# DATA FOR THIS EXERCISE:
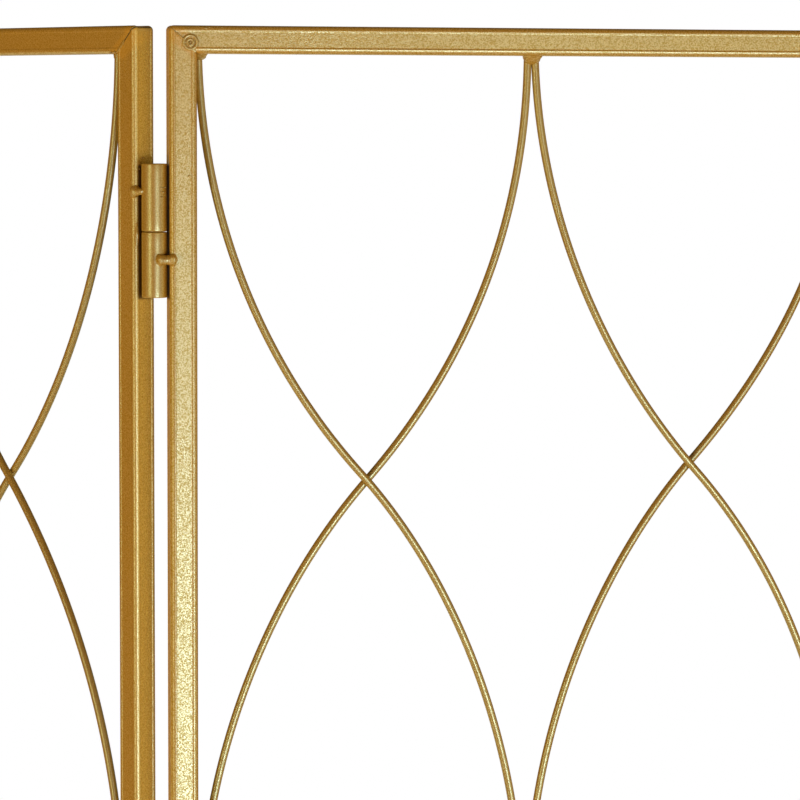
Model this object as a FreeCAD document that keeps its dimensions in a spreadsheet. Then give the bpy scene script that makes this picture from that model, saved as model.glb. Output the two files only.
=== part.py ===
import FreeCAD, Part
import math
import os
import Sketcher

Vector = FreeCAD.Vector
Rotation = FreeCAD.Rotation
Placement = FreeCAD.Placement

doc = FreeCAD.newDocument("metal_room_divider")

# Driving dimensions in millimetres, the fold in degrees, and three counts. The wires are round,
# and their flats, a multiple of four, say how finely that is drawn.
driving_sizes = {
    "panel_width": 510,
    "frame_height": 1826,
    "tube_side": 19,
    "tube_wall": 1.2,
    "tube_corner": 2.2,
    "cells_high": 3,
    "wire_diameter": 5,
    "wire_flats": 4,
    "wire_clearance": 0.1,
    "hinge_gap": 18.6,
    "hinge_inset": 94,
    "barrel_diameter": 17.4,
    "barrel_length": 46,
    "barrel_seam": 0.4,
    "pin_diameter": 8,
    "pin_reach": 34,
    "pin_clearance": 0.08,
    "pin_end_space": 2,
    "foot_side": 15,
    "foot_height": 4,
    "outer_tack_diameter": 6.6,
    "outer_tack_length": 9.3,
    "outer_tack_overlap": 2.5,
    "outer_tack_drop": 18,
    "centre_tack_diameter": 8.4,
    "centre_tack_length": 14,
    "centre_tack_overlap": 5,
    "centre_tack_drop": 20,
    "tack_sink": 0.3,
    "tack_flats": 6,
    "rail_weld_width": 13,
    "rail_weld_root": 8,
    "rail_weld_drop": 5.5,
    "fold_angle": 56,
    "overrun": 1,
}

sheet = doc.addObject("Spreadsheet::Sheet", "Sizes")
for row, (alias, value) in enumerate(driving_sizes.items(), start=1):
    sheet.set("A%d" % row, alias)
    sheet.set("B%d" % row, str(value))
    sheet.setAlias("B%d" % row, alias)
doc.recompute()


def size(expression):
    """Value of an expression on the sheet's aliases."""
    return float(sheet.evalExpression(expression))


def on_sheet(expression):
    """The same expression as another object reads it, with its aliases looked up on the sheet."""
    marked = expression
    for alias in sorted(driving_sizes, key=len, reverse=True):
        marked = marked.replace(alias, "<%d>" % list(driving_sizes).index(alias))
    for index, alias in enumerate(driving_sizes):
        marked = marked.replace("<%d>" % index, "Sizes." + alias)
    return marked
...
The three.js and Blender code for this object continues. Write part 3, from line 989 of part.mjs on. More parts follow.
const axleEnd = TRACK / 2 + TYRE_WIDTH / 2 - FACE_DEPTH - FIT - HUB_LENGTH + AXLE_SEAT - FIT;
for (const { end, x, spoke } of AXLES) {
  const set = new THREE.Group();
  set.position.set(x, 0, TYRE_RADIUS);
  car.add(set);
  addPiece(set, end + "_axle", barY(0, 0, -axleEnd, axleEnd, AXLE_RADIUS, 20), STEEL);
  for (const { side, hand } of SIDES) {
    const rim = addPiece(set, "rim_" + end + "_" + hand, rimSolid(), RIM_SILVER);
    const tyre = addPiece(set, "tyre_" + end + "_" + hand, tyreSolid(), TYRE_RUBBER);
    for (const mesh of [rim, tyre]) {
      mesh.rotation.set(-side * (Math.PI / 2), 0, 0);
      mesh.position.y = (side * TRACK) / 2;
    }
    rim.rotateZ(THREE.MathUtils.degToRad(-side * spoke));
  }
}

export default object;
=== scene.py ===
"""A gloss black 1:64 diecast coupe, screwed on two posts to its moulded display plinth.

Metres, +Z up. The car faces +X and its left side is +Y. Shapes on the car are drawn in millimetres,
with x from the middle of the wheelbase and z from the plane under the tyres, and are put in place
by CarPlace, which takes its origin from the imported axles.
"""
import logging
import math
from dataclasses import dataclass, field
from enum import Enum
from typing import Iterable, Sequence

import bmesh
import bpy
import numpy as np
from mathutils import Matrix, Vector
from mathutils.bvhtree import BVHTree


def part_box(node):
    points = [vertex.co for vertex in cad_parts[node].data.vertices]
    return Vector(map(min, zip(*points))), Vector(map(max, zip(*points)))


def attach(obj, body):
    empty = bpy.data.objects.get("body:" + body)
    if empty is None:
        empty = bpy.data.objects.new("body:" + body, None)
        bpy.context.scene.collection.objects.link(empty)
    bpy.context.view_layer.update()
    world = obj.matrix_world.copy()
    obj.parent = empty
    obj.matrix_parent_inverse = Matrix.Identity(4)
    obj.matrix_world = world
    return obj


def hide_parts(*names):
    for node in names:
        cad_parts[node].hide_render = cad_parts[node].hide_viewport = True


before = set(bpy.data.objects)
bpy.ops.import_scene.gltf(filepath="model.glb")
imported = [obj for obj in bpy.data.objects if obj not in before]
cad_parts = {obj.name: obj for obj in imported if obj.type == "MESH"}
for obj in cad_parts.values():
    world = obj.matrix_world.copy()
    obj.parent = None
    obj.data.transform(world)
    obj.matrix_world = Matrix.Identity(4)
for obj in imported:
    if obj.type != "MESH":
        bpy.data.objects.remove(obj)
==
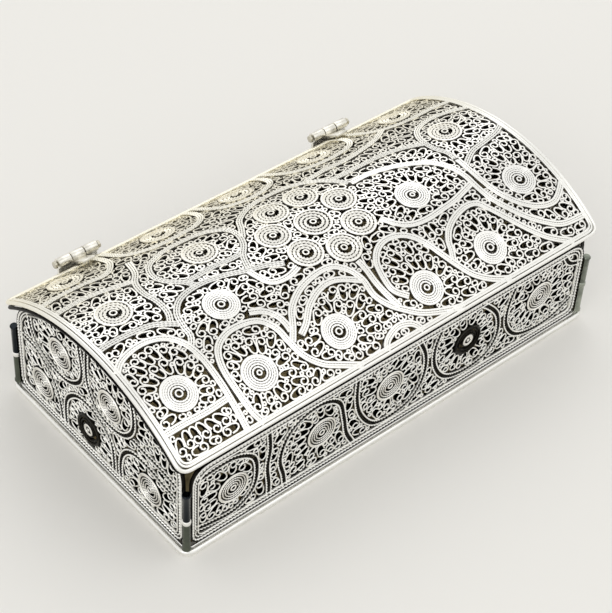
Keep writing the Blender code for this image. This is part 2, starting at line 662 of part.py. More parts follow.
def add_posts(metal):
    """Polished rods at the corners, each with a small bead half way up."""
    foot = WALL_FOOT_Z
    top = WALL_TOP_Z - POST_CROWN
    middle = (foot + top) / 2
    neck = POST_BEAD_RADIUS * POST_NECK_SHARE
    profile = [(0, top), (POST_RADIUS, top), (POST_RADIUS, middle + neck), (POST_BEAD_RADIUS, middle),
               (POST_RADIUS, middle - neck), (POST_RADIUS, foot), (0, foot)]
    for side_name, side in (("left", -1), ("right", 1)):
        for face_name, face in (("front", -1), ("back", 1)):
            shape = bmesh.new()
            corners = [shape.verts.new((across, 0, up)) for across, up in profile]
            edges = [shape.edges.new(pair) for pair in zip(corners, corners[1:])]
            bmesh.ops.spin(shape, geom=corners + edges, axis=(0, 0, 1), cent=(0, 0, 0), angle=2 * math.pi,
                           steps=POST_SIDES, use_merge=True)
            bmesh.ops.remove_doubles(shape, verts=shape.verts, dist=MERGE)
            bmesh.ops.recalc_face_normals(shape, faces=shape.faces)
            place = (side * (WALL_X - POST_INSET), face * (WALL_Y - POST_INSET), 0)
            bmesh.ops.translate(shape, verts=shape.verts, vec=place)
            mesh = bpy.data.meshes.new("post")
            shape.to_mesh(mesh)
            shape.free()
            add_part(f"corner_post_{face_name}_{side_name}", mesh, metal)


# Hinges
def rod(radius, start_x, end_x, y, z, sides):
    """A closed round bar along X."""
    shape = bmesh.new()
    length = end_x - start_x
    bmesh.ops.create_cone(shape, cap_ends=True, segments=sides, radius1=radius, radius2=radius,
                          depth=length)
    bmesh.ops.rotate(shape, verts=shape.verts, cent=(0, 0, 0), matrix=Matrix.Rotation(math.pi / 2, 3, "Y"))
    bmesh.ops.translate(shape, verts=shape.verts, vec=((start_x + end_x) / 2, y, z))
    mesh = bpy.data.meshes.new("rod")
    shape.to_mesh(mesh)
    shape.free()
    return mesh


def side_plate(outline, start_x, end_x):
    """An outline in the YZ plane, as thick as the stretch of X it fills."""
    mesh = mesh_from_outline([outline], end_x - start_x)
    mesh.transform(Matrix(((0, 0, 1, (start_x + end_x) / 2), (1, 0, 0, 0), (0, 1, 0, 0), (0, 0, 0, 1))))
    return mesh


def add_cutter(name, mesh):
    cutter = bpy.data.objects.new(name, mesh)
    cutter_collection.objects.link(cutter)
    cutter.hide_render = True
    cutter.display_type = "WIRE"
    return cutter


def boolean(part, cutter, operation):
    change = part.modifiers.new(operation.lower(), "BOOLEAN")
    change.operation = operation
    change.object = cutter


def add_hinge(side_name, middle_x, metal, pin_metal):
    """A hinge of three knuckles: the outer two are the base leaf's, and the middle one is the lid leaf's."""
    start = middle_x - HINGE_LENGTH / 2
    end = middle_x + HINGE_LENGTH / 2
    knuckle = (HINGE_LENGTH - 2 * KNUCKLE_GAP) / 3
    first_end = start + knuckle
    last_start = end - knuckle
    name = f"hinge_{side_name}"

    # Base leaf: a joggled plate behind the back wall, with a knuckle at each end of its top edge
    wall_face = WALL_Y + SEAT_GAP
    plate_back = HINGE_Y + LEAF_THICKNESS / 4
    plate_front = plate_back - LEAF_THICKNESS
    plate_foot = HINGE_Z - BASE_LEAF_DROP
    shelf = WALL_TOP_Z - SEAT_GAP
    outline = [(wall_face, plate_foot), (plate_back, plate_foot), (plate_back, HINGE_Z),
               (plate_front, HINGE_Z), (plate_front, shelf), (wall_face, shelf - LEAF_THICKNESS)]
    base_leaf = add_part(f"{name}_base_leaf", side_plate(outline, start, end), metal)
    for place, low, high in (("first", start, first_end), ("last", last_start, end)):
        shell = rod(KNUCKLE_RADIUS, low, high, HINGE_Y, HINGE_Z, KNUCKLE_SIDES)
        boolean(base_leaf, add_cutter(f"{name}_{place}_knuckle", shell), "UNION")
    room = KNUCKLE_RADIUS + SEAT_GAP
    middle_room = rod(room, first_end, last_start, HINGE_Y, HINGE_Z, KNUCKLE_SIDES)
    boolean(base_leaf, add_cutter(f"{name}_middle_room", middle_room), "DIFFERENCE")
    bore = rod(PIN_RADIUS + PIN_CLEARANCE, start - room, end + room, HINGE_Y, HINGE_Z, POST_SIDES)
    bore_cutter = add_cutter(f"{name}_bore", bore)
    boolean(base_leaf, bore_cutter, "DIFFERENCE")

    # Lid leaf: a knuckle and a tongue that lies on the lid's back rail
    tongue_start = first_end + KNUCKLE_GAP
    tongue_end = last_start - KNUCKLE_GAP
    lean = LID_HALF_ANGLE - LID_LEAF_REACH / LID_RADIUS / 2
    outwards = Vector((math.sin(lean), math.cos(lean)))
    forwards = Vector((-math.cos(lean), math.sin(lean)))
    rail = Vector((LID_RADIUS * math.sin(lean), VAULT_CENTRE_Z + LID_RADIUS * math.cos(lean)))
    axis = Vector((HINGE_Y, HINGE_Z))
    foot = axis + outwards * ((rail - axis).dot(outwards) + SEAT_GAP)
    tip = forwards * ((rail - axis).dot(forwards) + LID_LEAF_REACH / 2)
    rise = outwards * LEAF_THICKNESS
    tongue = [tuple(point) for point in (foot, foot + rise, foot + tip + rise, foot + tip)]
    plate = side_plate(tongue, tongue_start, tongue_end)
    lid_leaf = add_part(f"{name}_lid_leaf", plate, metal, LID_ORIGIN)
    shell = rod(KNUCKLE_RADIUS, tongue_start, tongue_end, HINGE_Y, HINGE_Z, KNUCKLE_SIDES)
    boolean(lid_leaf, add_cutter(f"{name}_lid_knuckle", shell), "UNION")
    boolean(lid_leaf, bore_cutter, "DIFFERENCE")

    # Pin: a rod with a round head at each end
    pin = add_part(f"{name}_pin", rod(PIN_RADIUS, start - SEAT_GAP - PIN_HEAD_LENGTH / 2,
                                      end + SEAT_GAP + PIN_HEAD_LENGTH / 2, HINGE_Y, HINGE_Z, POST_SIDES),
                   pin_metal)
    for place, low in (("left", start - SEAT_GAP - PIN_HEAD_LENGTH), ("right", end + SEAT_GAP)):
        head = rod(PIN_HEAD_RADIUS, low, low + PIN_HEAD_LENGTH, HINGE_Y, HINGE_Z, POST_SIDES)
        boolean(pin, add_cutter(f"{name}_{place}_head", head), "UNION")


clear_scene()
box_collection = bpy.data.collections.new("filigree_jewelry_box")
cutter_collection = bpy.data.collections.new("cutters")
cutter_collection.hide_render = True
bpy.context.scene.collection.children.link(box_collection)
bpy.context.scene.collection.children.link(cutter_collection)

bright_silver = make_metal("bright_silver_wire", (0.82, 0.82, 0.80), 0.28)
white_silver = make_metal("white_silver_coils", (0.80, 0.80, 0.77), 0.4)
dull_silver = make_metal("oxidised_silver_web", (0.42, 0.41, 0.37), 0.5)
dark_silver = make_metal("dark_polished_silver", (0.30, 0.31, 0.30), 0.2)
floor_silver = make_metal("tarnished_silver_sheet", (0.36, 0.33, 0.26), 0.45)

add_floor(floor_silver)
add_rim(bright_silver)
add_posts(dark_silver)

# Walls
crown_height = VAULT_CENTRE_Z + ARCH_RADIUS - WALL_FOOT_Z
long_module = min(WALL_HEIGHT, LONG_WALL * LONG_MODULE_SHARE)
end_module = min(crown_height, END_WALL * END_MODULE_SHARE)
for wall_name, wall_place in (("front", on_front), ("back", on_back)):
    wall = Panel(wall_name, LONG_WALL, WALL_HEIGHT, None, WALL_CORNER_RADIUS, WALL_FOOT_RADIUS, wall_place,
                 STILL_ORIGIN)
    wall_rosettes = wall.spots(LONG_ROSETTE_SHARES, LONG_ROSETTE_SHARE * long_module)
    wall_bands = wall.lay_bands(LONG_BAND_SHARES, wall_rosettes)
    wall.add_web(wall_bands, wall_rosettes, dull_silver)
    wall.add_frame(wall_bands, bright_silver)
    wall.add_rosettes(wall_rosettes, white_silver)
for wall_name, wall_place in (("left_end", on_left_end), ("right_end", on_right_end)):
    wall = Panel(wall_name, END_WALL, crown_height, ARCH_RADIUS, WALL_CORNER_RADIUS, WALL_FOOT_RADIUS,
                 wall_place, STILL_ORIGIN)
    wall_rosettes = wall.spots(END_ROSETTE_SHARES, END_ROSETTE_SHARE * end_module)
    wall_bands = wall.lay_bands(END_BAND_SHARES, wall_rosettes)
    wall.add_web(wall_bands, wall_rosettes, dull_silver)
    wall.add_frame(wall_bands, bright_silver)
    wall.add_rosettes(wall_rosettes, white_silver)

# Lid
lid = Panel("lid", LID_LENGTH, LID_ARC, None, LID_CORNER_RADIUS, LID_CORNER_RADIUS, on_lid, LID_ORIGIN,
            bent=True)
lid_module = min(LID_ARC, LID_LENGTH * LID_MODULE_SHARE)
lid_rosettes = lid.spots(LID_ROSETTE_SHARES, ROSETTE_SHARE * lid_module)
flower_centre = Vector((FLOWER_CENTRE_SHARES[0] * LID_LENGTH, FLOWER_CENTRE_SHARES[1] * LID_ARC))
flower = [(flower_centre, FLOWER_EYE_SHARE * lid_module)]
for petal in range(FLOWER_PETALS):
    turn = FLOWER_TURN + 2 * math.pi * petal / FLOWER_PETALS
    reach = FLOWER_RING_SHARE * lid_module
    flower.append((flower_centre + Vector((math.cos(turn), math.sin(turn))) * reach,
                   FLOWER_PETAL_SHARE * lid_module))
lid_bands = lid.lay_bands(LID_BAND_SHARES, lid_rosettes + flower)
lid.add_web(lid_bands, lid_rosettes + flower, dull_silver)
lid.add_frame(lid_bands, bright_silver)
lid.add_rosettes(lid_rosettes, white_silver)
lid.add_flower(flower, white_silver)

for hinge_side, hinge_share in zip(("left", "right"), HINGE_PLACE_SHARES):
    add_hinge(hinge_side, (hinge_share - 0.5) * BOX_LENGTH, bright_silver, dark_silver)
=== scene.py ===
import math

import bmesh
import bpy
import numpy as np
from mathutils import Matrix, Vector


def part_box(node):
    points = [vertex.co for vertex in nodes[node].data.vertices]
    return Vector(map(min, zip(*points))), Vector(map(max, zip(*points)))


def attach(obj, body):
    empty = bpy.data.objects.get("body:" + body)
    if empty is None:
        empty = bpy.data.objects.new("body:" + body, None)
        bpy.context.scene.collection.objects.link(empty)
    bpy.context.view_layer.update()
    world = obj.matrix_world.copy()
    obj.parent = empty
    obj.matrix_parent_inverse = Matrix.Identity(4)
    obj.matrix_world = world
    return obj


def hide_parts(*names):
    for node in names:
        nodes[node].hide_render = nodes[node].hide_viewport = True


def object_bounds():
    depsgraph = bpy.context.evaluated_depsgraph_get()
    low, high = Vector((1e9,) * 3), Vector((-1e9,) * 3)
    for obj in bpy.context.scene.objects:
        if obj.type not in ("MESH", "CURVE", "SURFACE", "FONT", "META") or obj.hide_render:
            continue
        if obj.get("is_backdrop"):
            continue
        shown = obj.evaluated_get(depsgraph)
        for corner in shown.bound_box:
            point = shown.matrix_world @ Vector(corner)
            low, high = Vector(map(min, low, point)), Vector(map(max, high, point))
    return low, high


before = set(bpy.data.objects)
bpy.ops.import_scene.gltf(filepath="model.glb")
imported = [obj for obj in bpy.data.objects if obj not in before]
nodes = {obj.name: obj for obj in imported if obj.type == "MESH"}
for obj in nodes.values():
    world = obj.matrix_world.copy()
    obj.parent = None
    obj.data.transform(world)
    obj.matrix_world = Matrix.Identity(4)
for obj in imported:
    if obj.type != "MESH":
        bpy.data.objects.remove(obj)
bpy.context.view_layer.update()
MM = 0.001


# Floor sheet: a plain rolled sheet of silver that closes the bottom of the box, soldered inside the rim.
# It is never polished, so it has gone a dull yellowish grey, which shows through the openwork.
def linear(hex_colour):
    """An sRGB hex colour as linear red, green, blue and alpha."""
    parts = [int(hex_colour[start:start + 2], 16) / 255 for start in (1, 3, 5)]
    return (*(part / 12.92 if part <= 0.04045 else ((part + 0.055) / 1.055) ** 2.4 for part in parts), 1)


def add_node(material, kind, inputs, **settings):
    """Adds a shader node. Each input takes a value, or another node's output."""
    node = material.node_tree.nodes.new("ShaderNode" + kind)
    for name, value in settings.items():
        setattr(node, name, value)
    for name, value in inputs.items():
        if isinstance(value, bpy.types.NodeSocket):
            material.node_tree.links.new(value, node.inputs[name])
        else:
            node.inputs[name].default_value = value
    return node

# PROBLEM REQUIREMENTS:
Copy out exactly the lines from the one containing "Model this object" to the one containing "Placement = FreeCAD.Placement", both ends inclusive.

# SOLUTION TO THIS PROBLEM:
Model this object as a FreeCAD document that keeps its dimensions in a spreadsheet. Then give the bpy scene script that makes this picture from that model, saved as model.glb. Output the two files only.
=== part.py ===
import FreeCAD, Part
import math
import os
import Sketcher

Vector = FreeCAD.Vector
Rotation = FreeCAD.Rotation
Placement = FreeCAD.Placement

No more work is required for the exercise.